Q&A WITH VODACOM CUP COACH JOHN DOBSON:

(1) John, you must be pretty pleased with your current position on the log – especially the start to the season. You still have a chance of topping the log?
“Yes… but we could also come fourth! The tough start was losing that game with a conversion after the hooter when we were down to 12 players (against the Sharks) – our first-ever home loss in the league phase of the Vodacom Cup. But we have come together nicely since then and putting 40 points on the Kings in PE the game after that was a great comeback and getting 19 from a possible 20 points since then is great. We can top the log, but if we lose on Saturday against a good Free State side, then we will end up with an away quarterfinal – something we have never had before.”

(2) Speaking of which, you have a pretty good record in the Vodacom Cup.
“Well, this management team have lost only one league game in this competition in three years, which is something to be proud of. I only hope that loss record is not doubled on Saturday night! But those sort of records are vain. What makes me happy this season is the facts that we: (1) Are the youngest team in the competition; (2) Are after Boland, the most transformed team; (3) Have the most amateur/club players in our set-up. All of this makes me very proud.”

(4) As a former Varsity Cup coach, how do you find the Vodacom Cup?
“We enjoy it. I know it is not a sexy competition – there are no pink balls and/or Fans that Rock, but it’s a high level of rugby. The reality is that it’s hard to go from club or Varsity Cup rugby to Vodacom Super Rugby. Very few Super Rugby coaches would see that as feasible, so we provide a vital bridging role. But in a union like ours it allows us to provide opportunities to young, promising and club players as well as doing our core function which is to add to the depth of the DHL Stormers and (to) provide their reserve strength in what is now a long and gruelling Super Rugby format.”

(4) You have said before it’s a complex team. How so?
“It’s complex to choose because you must balance several imperatives, all of which are good and I agree with. You have to do what the DHL Stormers need as our core function, so if they need Brok Harris to play loosehead for us, obviously we must do that. Then we must develop players for Super Rugby and the Absa Currie Cup. Then we must bring our talented youngsters through and get them ready for high performance rugby. The team is also a vital transformation vehicle and we must also use this team to bring our best amateur/club players through and provide this pathway through to pro rugby and the Blue & White stripes, that our President is rightly so passionate about. Then we also have to make sure the contracted players are earning their keep and on top of all this we must win! It’s complex, but hopefully, as I mentioned earlier, we are by and large, achieving those goals.”

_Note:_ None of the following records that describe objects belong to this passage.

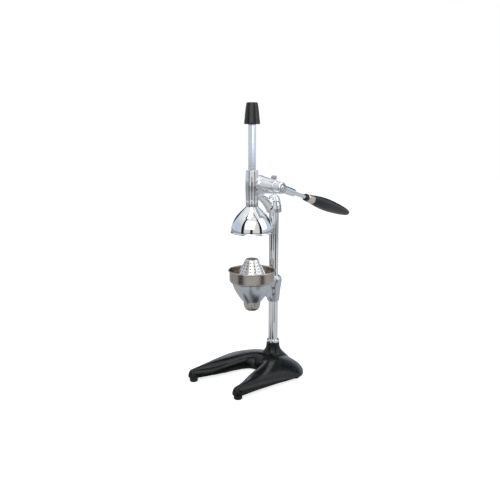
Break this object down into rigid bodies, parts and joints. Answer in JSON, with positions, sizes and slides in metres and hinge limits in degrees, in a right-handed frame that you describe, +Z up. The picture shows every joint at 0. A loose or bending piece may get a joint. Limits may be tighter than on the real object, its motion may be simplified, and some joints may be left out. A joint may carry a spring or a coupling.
{
  "type": "lever citrus press",
  "caption": "Free-standing citrus press: horseshoe base, chrome column, geared side lever driving a square rack with a bell over a funnel and perforated reamer.",
  "frame": {"origin": "on the table, midway between the sides of the base and midway between the front of the base and the tip of the grip; the column's axis is 3.4 mm in front of it", "axes": "+Z up along the column, -Y towards the front feet and the cup, +X towards the lever's side"},
  "size_m": [0.236, 0.4706, 0.6866],
  "materials": {
    "black_enamel": "thick glossy black enamel over a sand-cast surface",
    "black_rubber": "matt",
    "chrome": "mirror-bright plating",
    "plated_rack": "satin plating",
    "satin_cast": "satin, bluish grey",
    "stainless": "finely brushed, slightly warm",
    "dark_steel": "oiled steel",
    "bronze": "machined",
    "nickel": "polished, warm",
    "black_plastic": "half gloss"
  },
  "bodies": {
    "stand": {"base_casting": "black_enamel", "front_left_foot": "black_rubber", "front_right_foot": "black_rubber", "rear_left_foot": "black_rubber", "rear_right_foot": "black_rubber", "column_collar": "chrome", "column_tube": "chrome", "tie_rod": "dark_steel", "tie_rod_washer": "dark_steel", "tie_rod_nut": "dark_steel", "head_casting": "chrome", "head_set_screw": "dark_steel", "gear_cover": "chrome", "cover_screw_1": "nickel", "cover_screw_2": "nickel", "cover_screw_3": "nickel", "barrel_bush": "bronze", "cover_bush": "bronze", "cup_holder": "satin_cast", "holder_screw_1": "dark_steel", "holder_screw_2": "dark_steel"},
    "lever": {"pinion_shaft": "dark_steel", "pinion_key": "dark_steel", "pinion_gear": "dark_steel", "pinion_spacer": "dark_steel", "lever_hub": "chrome", "lever_set_screw": "dark_steel", "shaft_end_washer": "chrome", "shaft_end_screw": "chrome", "lever_rod": "chrome", "grip_collar": "black_plastic", "grip_ferrule": "nickel", "lever_grip": "black_plastic"},
    "ram": {"rack_bar": "plated_rack", "rack_cap": "black_plastic", "press_bell": "chrome", "bell_screw": "dark_steel"},
    "funnel": {"juice_funnel": "stainless"},
    "reamer": {"reamer_strainer": "stainless"}
  },
  "joints": [
    {"name": "lever_turn", "type": "hinge", "parent": "stand", "child": "lever", "pos_m": [0, -0.06305, 0.4858], "axis": [1, 0, 0], "range_deg": [0, 257.8]},
    {"name": "ram_slide", "type": "slide", "parent": "stand", "child": "ram", "axis": [0, 0, -1], "range_m": [0, 0.09]},
    {"name": "funnel_lift", "type": "slide", "parent": "stand", "child": "funnel", "axis": [0, 0, 1], "range_m": [0, 0.012]},
    {"name": "reamer_lift", "type": "slide", "parent": "funnel", "child": "reamer", "axis": [0, 0, 1], "range_m": [0, 0.006]}
  ],
  "couplings": [
    {"joint": "ram_slide", "follows": "lever_turn", "m_per_rad": 0.02}
  ]
}
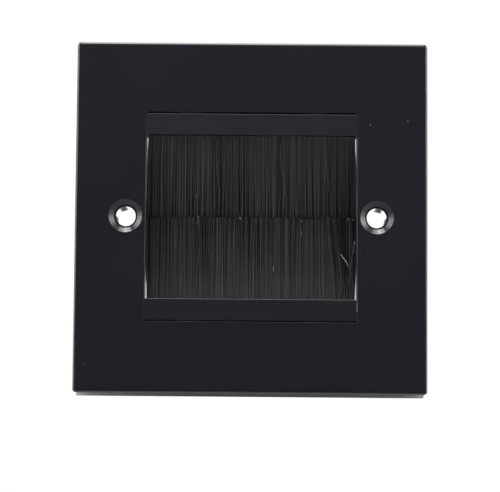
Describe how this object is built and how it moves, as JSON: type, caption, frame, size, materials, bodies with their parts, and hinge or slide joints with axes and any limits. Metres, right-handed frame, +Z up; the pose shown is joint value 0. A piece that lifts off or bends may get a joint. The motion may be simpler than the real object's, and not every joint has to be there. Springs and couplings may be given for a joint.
{
  "type": "brush cable wall plate",
  "caption": "Square wall plate with a brush cable entry: facing strip brushes close its central opening, and it is fixed through countersunk screw holes at either side.",
  "frame": {"origin": "on the wall plane, midway between the two fixing holes", "axes": "+X to the right of someone facing the plate, +Y into the wall, +Z up; the front faces -Y"},
  "size_m": [0.086, 0.01, 0.086],
  "materials": {
    "plate_plastic": "satin black moulding",
    "holder_plastic": "satin black moulding",
    "channel_steel": "bright zinc-plated folded strip",
    "wire_steel": "drawn wire",
    "filament": "black nylon filaments"
  },
  "bodies": {
    "root": {"faceplate": "plate_plastic", "upper_brush_holder": "holder_plastic", "lower_brush_holder": "holder_plastic", "upper_brush_channel": "channel_steel", "lower_brush_channel": "channel_steel", "upper_core_wire": "wire_steel", "lower_core_wire": "wire_steel", "upper_bristles": "filament", "lower_bristles": "filament"}
  },
  "joints": []
}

(5) How do you cope with the guys who are perhaps disappointed not to be playing for the DHL Stormers?
“Well that’s our first job and the first step to doing well in a Vodacom Cup campaign – to make it a happy team and to make those disappointed players excited and get them to realise their only way back to or into the DHL Stormers is by doing well and giving their all in the Vodacom Cup. This team is the official DHL Western Province team at this time of year and every time you pull those Blue & White stripes over your head and wear that Disa on your chest you are privileged and have a responsibility. You are representing the greatest union.”

(6) Do you believe that?
“Of course. WP is unbelievable. Not only do we have this successful and proud history, but we are such a diverse passionate union. We have the best supported teams (in all of Super- and Currie Cup rugby) in terms of fans’ passion which is unbelievable, we have amongst the most players and clubs, the best club leagues, the best school system. Our most amazing diversity is a huge opportunity in that the richness in this is something no other union can match.”

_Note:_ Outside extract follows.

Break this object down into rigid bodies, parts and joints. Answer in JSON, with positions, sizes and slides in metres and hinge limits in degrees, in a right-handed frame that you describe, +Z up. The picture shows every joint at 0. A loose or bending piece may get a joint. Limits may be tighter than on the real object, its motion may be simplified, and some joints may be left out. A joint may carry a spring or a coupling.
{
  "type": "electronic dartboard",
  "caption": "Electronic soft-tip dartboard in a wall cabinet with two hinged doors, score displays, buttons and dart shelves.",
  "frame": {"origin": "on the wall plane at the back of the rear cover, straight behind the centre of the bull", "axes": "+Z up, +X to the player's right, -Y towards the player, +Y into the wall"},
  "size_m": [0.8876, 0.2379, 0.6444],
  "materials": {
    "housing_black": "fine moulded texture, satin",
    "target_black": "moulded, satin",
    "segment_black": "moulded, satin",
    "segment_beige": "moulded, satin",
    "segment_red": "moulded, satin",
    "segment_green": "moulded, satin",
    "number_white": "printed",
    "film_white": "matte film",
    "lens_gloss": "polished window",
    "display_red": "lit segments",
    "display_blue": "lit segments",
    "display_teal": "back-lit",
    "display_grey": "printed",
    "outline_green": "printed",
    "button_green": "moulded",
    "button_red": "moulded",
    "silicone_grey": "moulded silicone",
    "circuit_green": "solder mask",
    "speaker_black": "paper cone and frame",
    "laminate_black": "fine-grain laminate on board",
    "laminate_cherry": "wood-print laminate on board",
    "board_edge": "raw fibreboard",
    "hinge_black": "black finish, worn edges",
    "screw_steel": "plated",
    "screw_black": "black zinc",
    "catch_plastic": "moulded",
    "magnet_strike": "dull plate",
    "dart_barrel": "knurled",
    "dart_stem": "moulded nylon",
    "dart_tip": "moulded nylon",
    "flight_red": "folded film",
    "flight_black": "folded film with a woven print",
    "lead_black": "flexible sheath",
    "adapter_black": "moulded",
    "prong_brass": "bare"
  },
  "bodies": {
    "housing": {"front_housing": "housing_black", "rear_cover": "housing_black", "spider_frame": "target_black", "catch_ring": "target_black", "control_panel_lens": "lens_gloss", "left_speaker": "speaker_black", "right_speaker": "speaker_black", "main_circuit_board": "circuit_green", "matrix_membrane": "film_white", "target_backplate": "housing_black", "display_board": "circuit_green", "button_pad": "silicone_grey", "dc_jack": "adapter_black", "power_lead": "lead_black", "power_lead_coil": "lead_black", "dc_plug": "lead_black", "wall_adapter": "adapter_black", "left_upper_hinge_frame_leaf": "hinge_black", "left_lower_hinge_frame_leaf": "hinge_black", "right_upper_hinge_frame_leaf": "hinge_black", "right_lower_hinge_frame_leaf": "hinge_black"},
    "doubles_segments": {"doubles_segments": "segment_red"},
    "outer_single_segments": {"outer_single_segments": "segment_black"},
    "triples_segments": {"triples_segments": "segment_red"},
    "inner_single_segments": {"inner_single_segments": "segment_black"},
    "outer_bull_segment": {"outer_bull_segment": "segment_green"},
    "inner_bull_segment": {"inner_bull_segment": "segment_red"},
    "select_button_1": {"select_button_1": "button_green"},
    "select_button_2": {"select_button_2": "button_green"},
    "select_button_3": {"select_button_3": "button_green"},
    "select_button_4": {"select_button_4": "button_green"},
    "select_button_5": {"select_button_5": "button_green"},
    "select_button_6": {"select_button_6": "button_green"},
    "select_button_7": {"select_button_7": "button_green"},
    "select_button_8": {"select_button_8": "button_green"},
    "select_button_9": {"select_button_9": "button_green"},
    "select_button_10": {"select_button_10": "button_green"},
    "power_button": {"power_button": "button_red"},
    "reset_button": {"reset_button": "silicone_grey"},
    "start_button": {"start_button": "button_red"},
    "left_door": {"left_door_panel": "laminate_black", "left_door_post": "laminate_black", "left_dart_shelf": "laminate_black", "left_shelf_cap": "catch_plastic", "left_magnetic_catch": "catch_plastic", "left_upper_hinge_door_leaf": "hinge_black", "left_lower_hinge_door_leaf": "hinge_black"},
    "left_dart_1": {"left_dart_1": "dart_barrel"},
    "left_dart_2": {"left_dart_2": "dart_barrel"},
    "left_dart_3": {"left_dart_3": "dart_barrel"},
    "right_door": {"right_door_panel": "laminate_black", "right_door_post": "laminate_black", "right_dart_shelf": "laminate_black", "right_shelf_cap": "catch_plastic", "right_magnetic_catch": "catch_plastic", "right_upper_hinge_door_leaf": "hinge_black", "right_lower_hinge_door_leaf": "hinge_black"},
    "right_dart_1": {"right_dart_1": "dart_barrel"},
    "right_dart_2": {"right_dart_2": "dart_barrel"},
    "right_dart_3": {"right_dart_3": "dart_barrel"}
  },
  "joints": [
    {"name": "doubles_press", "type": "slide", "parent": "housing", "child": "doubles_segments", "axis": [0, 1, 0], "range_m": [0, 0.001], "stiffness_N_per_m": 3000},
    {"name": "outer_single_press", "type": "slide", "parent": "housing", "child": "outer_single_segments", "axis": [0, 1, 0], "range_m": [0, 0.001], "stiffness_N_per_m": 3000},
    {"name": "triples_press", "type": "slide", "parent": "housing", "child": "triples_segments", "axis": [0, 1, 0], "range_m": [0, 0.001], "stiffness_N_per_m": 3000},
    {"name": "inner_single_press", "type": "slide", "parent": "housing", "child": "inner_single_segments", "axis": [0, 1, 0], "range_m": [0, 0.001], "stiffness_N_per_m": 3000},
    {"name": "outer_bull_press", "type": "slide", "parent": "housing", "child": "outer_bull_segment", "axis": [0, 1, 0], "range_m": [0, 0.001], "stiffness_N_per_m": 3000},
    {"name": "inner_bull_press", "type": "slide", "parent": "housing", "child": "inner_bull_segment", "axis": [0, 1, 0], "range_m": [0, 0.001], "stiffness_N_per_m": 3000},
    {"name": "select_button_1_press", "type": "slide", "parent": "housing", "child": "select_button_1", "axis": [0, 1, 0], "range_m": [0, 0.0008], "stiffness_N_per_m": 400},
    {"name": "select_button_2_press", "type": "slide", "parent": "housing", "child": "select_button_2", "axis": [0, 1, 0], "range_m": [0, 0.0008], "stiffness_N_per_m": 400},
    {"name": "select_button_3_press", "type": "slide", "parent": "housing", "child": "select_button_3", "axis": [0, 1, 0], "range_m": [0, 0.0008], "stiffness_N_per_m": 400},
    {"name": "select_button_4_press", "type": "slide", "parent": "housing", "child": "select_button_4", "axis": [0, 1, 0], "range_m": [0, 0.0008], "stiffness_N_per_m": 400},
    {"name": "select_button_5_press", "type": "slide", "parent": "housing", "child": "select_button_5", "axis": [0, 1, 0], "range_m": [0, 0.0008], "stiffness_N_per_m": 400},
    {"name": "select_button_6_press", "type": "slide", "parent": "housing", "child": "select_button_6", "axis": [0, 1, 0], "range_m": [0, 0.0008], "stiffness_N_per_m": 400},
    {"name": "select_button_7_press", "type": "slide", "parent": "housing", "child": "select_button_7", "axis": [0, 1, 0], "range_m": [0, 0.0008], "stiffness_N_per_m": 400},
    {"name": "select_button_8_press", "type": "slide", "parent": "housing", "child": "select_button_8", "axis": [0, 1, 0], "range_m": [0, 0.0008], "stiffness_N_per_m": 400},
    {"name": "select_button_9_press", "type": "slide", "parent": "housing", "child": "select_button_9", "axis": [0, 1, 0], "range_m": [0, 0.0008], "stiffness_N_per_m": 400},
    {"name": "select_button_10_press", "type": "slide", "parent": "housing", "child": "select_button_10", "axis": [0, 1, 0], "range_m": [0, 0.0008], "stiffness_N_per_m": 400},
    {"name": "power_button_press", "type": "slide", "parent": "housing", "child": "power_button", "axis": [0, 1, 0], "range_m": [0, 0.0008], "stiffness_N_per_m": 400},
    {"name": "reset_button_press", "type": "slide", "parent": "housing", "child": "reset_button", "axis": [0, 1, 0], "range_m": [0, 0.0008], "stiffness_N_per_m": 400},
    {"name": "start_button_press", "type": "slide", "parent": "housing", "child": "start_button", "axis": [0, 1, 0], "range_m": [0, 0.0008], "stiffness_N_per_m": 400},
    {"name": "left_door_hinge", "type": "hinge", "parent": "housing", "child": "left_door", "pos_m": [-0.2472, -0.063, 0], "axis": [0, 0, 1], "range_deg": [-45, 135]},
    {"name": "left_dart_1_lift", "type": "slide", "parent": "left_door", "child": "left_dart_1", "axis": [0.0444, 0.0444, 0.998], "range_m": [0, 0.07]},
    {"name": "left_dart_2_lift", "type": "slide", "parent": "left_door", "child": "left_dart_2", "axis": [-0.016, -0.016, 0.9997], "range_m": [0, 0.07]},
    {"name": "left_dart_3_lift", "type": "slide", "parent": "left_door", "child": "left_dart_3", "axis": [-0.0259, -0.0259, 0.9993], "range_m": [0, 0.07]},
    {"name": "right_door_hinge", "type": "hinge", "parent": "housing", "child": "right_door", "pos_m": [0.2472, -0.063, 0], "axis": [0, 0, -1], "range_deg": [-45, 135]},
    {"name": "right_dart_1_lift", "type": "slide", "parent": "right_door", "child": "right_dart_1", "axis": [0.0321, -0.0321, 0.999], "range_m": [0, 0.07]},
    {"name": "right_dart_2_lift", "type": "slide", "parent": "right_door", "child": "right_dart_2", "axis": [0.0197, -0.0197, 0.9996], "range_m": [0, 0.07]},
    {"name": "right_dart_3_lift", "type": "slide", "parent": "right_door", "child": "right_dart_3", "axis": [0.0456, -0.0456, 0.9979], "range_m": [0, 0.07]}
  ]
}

(7) How have you found working in the Union?
“We have the most amazing support from the Union, the President and his Executive, the CEO and his staff. The whole Exco is pretty much at every one of our games, screaming their lungs out. And this makes us proud. The way that they got behind us last year was instrumental in our success. But this is done, as Mr Wakefield keeps us on the straight and narrow, through the imperatives that I listed above and, of course, we are aware of our responsibilities. Of course, whenever you choose a rugby team you cannot please all the people, but I assure you we do our very best. It’s a diverse union and whilst it’s our strength, you are not going to satisfy every interest group but as long as we can all look at each other in the changing-room afterwards and say that this week we did our best for Province.”

(8) Were you always a WP fan?
“Born and bred! I had a scholars’ season ticket at Newlands from since I can (barely!) remember. I was also lucky enough, in those dark days, to come from an enlightened family so my father also ensured I saw SARU rugby. I can remember in 1989 watching a Currie Cup Final and an SA Cup Final (on the same weekend). For me, coaching at Western Province is an honour, a privilege and a responsibility.”

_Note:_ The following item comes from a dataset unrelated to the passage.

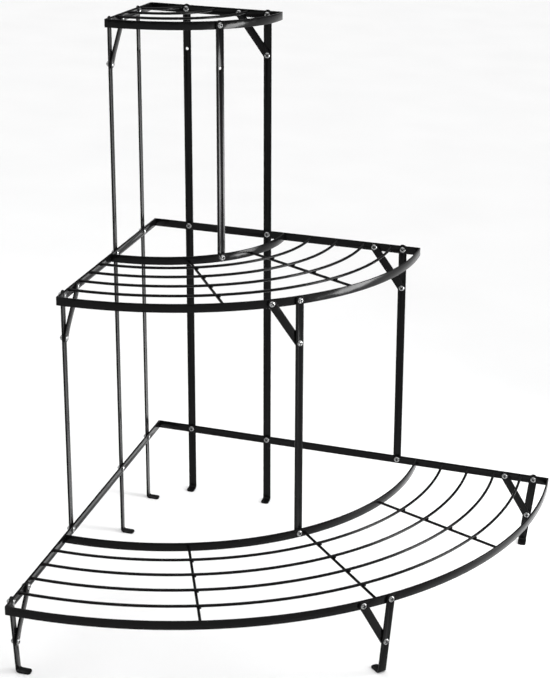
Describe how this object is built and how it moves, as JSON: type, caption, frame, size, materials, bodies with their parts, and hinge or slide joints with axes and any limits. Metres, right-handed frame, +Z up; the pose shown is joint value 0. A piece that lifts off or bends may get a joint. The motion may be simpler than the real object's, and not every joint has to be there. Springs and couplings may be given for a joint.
{
  "type": "tiered plant stand",
  "caption": "Quarter-round corner plant stand with stepped wire shelves on a bolted flat-bar steel frame with diagonal braces and bent feet.",
  "frame": {"origin": "on the floor, under the middle of the stand's box", "axes": "+Z up; the two straight sides face -X (left rails) and +Y (right rails) and meet at the corner towards (-X, +Y); the curved front faces +X and -Y"},
  "size_m": [0.797, 0.797, 1.0015],
  "materials": {
    "black_paint": "satin black powder coat",
    "zinc_bolt": "bright zinc plate",
    "zinc_nut": "bright zinc plate"
  },
  "bodies": {
    "root": {"bottom_bolts": "zinc_bolt", "bottom_front_arc": "black_paint", "bottom_inner_arc": "black_paint", "bottom_left_rail": "black_paint", "bottom_nuts": "zinc_nut", "bottom_right_rail": "black_paint", "bottom_spoke_1": "black_paint", "bottom_spoke_2": "black_paint", "bottom_spoke_3": "black_paint", "bottom_wire_1": "black_paint", "bottom_wire_2": "black_paint", "bottom_wire_3": "black_paint", "bottom_wire_4": "black_paint", "front_middle_hanger": "black_paint", "front_middle_hanger_brace": "black_paint", "front_short_leg": "black_paint", "front_short_leg_brace": "black_paint", "front_top_hanger": "black_paint", "left_corner_leg": "black_paint", "left_short_leg": "black_paint", "left_short_leg_brace": "black_paint", "left_step_post": "black_paint", "left_step_post_brace": "black_paint", "left_tall_leg": "black_paint", "left_tall_leg_brace": "black_paint", "middle_bolts": "zinc_bolt", "middle_front_arc": "black_paint", "middle_inner_arc": "black_paint", "middle_left_rail": "black_paint", "middle_nuts": "zinc_nut", "middle_right_rail": "black_paint", "middle_spoke_1": "black_paint", "middle_spoke_2": "black_paint", "middle_wire_1": "black_paint", "middle_wire_2": "black_paint", "middle_wire_3": "black_paint", "middle_wire_4": "black_paint", "right_corner_leg": "black_paint", "right_short_leg": "black_paint", "right_short_leg_brace": "black_paint", "right_step_post": "black_paint", "right_step_post_brace": "black_paint", "right_tall_leg": "black_paint", "right_tall_leg_brace": "black_paint", "top_bolts": "zinc_bolt", "top_front_arc": "black_paint", "top_left_rail": "black_paint", "top_nuts": "zinc_nut", "top_right_rail": "black_paint", "top_wire_1": "black_paint", "top_wire_2": "black_paint", "top_wire_3": "black_paint"}
  },
  "joints": []
}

(9) Did you play within Western Province?
“Yes… but not very well! I played for UCT where I studied and a season for Villager’s, so I am sad that such a great club is facing some tough times. I also played for Northerns in Elsie’s River. I was a youngster and I felt I needed to broaden my mind beyond the Ivory tower. It was important to appreciate the amazing sacrifices that some players went through to play this great game – some things that some people take for granted. I was lucky enough to also play some rugby in Italy and then, when I got even worse (!), Portugal.”

(10) Thanks John, good luck on Saturday!
“My pleasure and, really, I must thank everyone (the Faithful in Cape Town, those that make the special effort to come to our away matches) for the great support out there. It really means a lot to us.”